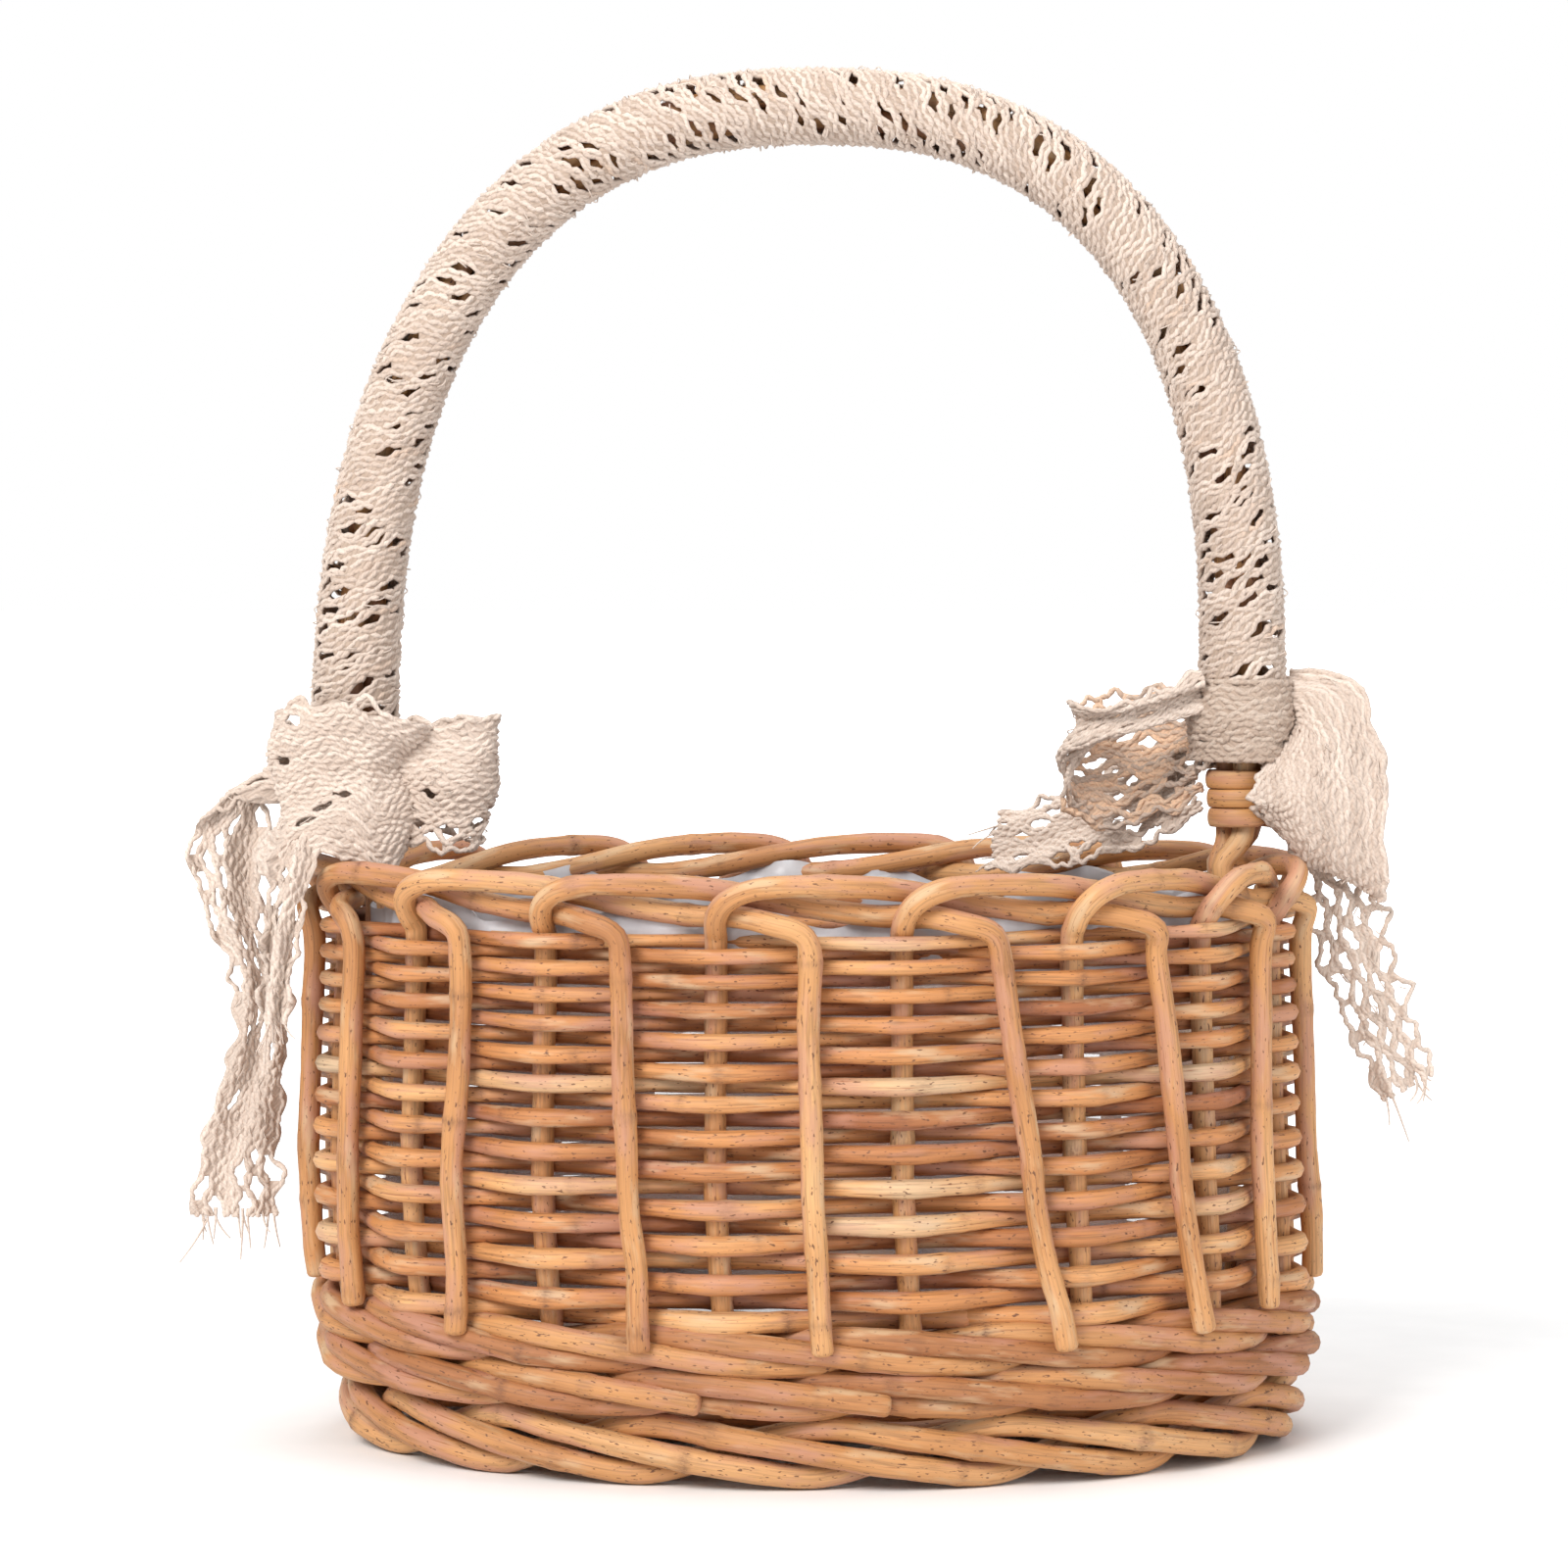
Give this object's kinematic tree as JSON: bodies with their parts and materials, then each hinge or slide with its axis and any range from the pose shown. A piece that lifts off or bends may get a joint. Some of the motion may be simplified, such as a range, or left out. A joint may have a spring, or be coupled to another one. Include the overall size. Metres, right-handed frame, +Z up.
{
  "type": "flower girl basket",
  "caption": "Small oval woven willow basket with a fixed arch handle wrapped in crocheted lace and tied with a lace bow at each foot.",
  "frame": {"origin": "centre of the footprint on the floor", "axes": "+X along the long axis of the oval, to the right as seen from the front; +Y from the front to the back; +Z up the handle"},
  "size_m": [0.256, 0.152, 0.2841],
  "materials": {
    "willow_rod": "peeled buff willow, satin, with knots and bark specks",
    "willow_weaver": "thin peeled willow, satin, colour varies from rod to rod",
    "willow_base": "peeled willow, matt",
    "willow_skein": "split willow skein, smooth and slightly shiny",
    "lace": "ivory cotton crochet lace, soft and matt",
    "liner_film": "thin milky film, slightly creased"
  },
  "bodies": {
    "basket": {"stake_01": "willow_rod", "stake_02": "willow_rod", "stake_03": "willow_rod", "stake_04": "willow_rod", "stake_05": "willow_rod", "stake_06": "willow_rod", "stake_07": "willow_rod", "stake_08": "willow_rod", "stake_09": "willow_rod", "stake_10": "willow_rod", "stake_11": "willow_rod", "stake_12": "willow_rod", "stake_13": "willow_rod", "stake_14": "willow_rod", "stake_15": "willow_rod", "stake_16": "willow_rod", "stake_17": "willow_rod", "side_weaver_01": "willow_weaver", "side_weaver_02": "willow_weaver", "side_weaver_03": "willow_weaver", "side_weaver_04": "willow_weaver", "side_weaver_05": "willow_weaver", "side_weaver_06": "willow_weaver", "side_weaver_07": "willow_weaver", "side_weaver_08": "willow_weaver", "side_weaver_09": "willow_weaver", "side_weaver_10": "willow_weaver", "side_weaver_11": "willow_weaver", "wale_lower_rod_1": "willow_rod", "wale_lower_rod_2": "willow_rod", "wale_lower_rod_3": "willow_rod", "wale_upper_rod_1": "willow_rod", "wale_upper_rod_2": "willow_rod", "wale_upper_rod_3": "willow_rod", "foot_ring": "willow_rod", "foot_strand_1": "willow_rod", "foot_strand_2": "willow_rod", "base_panel": "willow_base", "base_stick_1": "willow_base", "base_stick_2": "willow_base", "base_stick_3": "willow_base", "liner": "liner_film", "handle_rod_1": "willow_rod", "handle_rod_2": "willow_rod", "handle_rod_3": "willow_rod", "handle_lace_wrap": "lace", "handle_binding_left": "willow_skein", "handle_binding_right": "willow_skein", "left_bow_knot": "lace", "left_bow_front_loop": "lace", "left_bow_side_loop": "lace", "right_bow_knot": "lace", "right_bow_inner_loop": "lace", "right_bow_outer_loop": "lace"},
    "left_long_tail": {"left_bow_long_tail": "lace"},
    "left_short_tail": {"left_bow_short_tail": "lace"},
    "right_outer_tail": {"right_bow_outer_tail": "lace"},
    "right_inner_tail": {"right_bow_inner_tail": "lace"}
  },
  "joints": [
    {"name": "left_long_tail_swing", "type": "hinge", "parent": "basket", "child": "left_long_tail", "pos_m": [-0.106, -0.0025, 0.139], "axis": [0, 1, 0], "range_deg": [0, 35]},
    {"name": "left_short_tail_swing", "type": "hinge", "parent": "basket", "child": "left_short_tail", "pos_m": [-0.104, -0.0275, 0.117], "axis": [0, 1, 0], "range_deg": [0, 30]},
    {"name": "right_outer_tail_swing", "type": "hinge", "parent": "basket", "child": "right_outer_tail", "pos_m": [0.116, -0.0005, 0.111], "axis": [0, -1, 0], "range_deg": [-8, 30]},
    {"name": "right_inner_tail_lift", "type": "hinge", "parent": "basket", "child": "right_inner_tail", "pos_m": [0.077, 0.018, 0.132], "axis": [0.6159, 0.7878, 0], "range_deg": [0, 40]}
  ]
}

§ **STATED PROBLEM**
Without leaving anything out, quote all the data.

§ **SOLUTION**
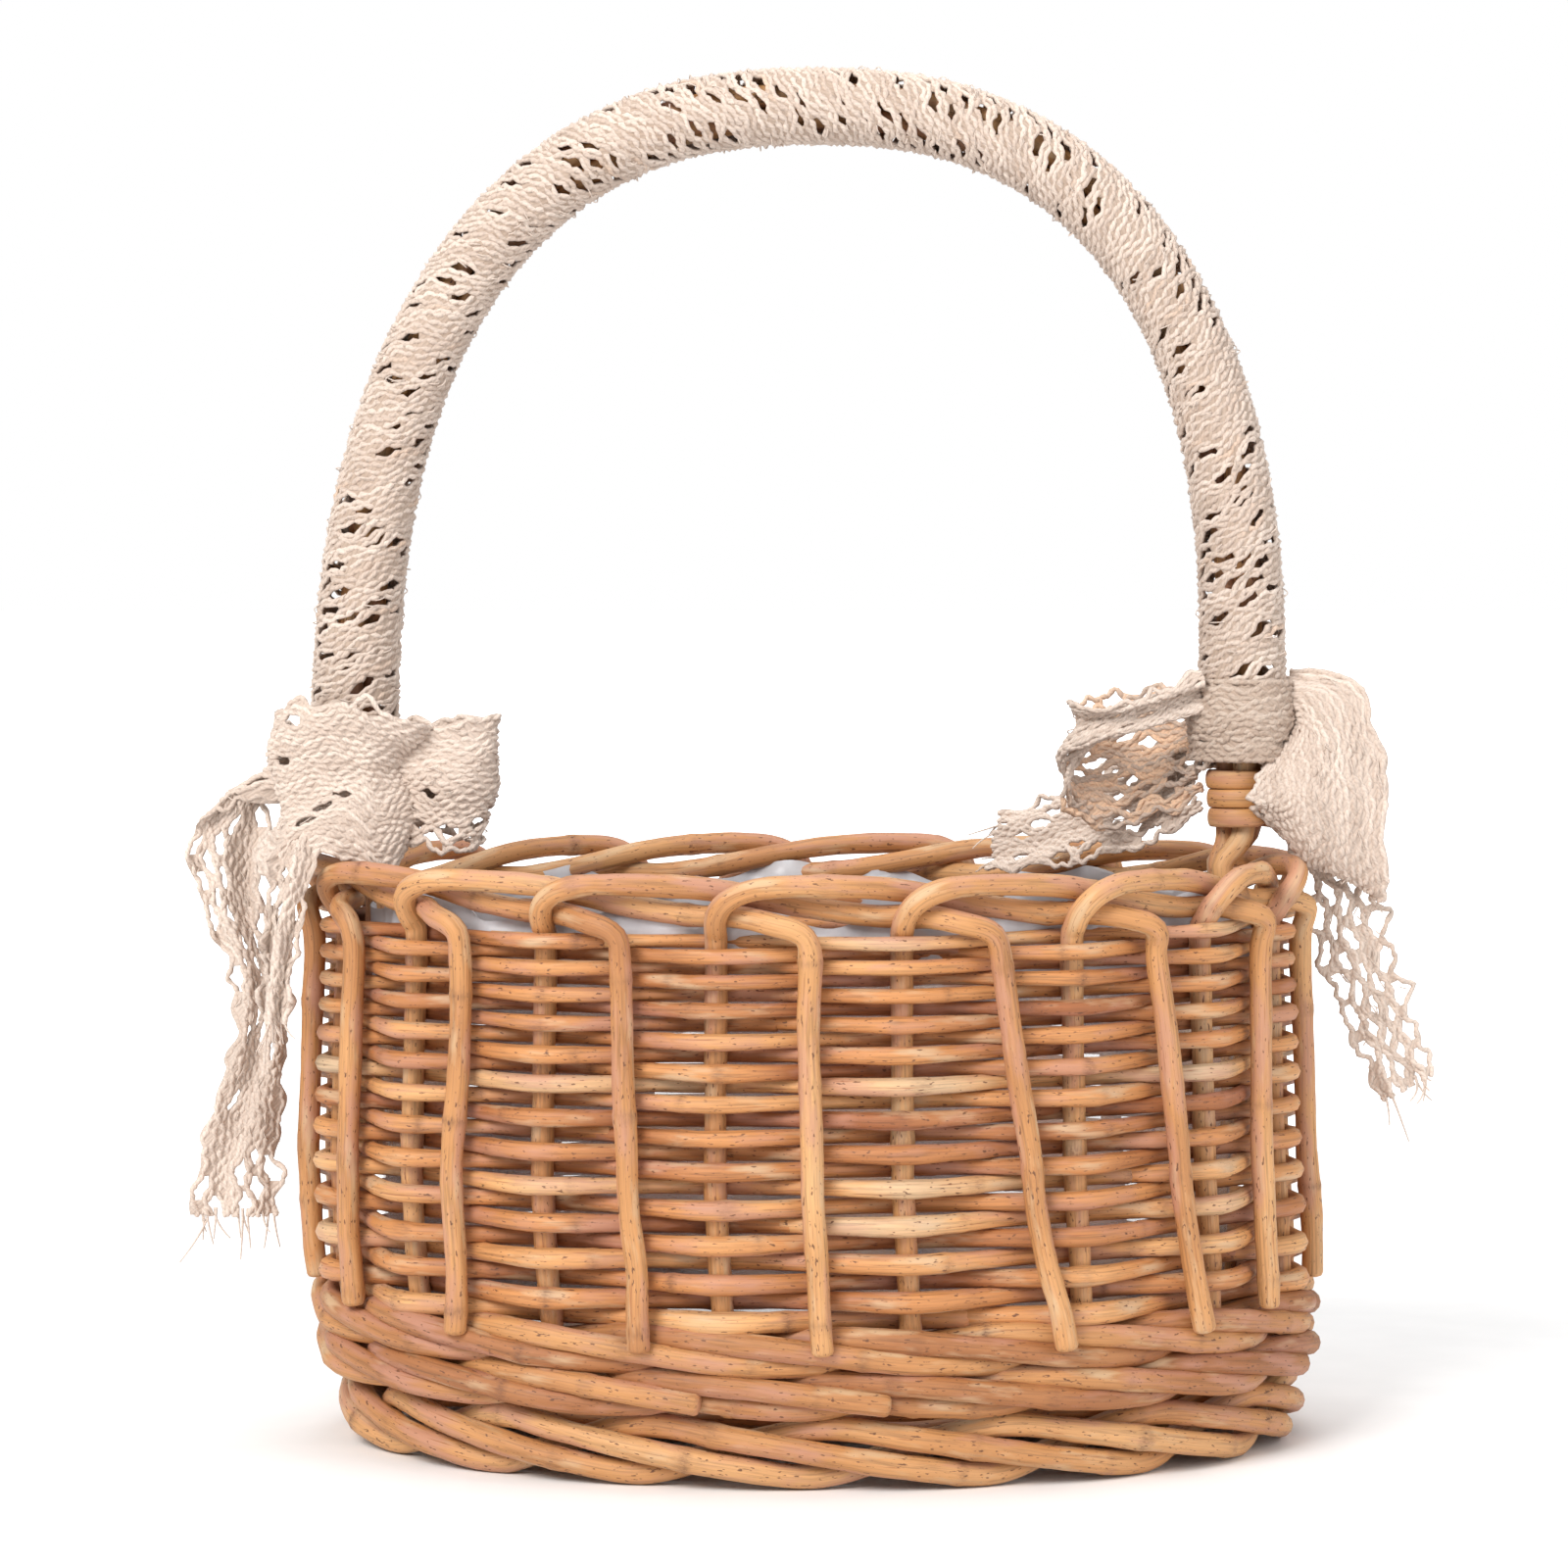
Give this object's kinematic tree as JSON: bodies with their parts and materials, then each hinge or slide with its axis and any range from the pose shown. A piece that lifts off or bends may get a joint. Some of the motion may be simplified, such as a range, or left out. A joint may have a spring, or be coupled to another one. Include the overall size. Metres, right-handed frame, +Z up.
{
  "type": "flower girl basket",
  "caption": "Small oval woven willow basket with a fixed arch handle wrapped in crocheted lace and tied with a lace bow at each foot.",
  "frame": {"origin": "centre of the footprint on the floor", "axes": "+X along the long axis of the oval, to the right as seen from the front; +Y from the front to the back; +Z up the handle"},
  "size_m": [0.256, 0.152, 0.2841],
  "materials": {
    "willow_rod": "peeled buff willow, satin, with knots and bark specks",
    "willow_weaver": "thin peeled willow, satin, colour varies from rod to rod",
    "willow_base": "peeled willow, matt",
    "willow_skein": "split willow skein, smooth and slightly shiny",
    "lace": "ivory cotton crochet lace, soft and matt",
    "liner_film": "thin milky film, slightly creased"
  },
  "bodies": {
    "basket": {"stake_01": "willow_rod", "stake_02": "willow_rod", "stake_03": "willow_rod", "stake_04": "willow_rod", "stake_05": "willow_rod", "stake_06": "willow_rod", "stake_07": "willow_rod", "stake_08": "willow_rod", "stake_09": "willow_rod", "stake_10": "willow_rod", "stake_11": "willow_rod", "stake_12": "willow_rod", "stake_13": "willow_rod", "stake_14": "willow_rod", "stake_15": "willow_rod", "stake_16": "willow_rod", "stake_17": "willow_rod", "side_weaver_01": "willow_weaver", "side_weaver_02": "willow_weaver", "side_weaver_03": "willow_weaver", "side_weaver_04": "willow_weaver", "side_weaver_05": "willow_weaver", "side_weaver_06": "willow_weaver", "side_weaver_07": "willow_weaver", "side_weaver_08": "willow_weaver", "side_weaver_09": "willow_weaver", "side_weaver_10": "willow_weaver", "side_weaver_11": "willow_weaver", "wale_lower_rod_1": "willow_rod", "wale_lower_rod_2": "willow_rod", "wale_lower_rod_3": "willow_rod", "wale_upper_rod_1": "willow_rod", "wale_upper_rod_2": "willow_rod", "wale_upper_rod_3": "willow_rod", "foot_ring": "willow_rod", "foot_strand_1": "willow_rod", "foot_strand_2": "willow_rod", "base_panel": "willow_base", "base_stick_1": "willow_base", "base_stick_2": "willow_base", "base_stick_3": "willow_base", "liner": "liner_film", "handle_rod_1": "willow_rod", "handle_rod_2": "willow_rod", "handle_rod_3": "willow_rod", "handle_lace_wrap": "lace", "handle_binding_left": "willow_skein", "handle_binding_right": "willow_skein", "left_bow_knot": "lace", "left_bow_front_loop": "lace", "left_bow_side_loop": "lace", "right_bow_knot": "lace", "right_bow_inner_loop": "lace", "right_bow_outer_loop": "lace"},
    "left_long_tail": {"left_bow_long_tail": "lace"},
    "left_short_tail": {"left_bow_short_tail": "lace"},
    "right_outer_tail": {"right_bow_outer_tail": "lace"},
    "right_inner_tail": {"right_bow_inner_tail": "lace"}
  },
  "joints": [
    {"name": "left_long_tail_swing", "type": "hinge", "parent": "basket", "child": "left_long_tail", "pos_m": [-0.106, -0.0025, 0.139], "axis": [0, 1, 0], "range_deg": [0, 35]},
    {"name": "left_short_tail_swing", "type": "hinge", "parent": "basket", "child": "left_short_tail", "pos_m": [-0.104, -0.0275, 0.117], "axis": [0, 1, 0], "range_deg": [0, 30]},
    {"name": "right_outer_tail_swing", "type": "hinge", "parent": "basket", "child": "right_outer_tail", "pos_m": [0.116, -0.0005, 0.111], "axis": [0, -1, 0], "range_deg": [-8, 30]},
    {"name": "right_inner_tail_lift", "type": "hinge", "parent": "basket", "child": "right_inner_tail", "pos_m": [0.077, 0.018, 0.132], "axis": [0.6159, 0.7878, 0], "range_deg": [0, 40]}
  ]
}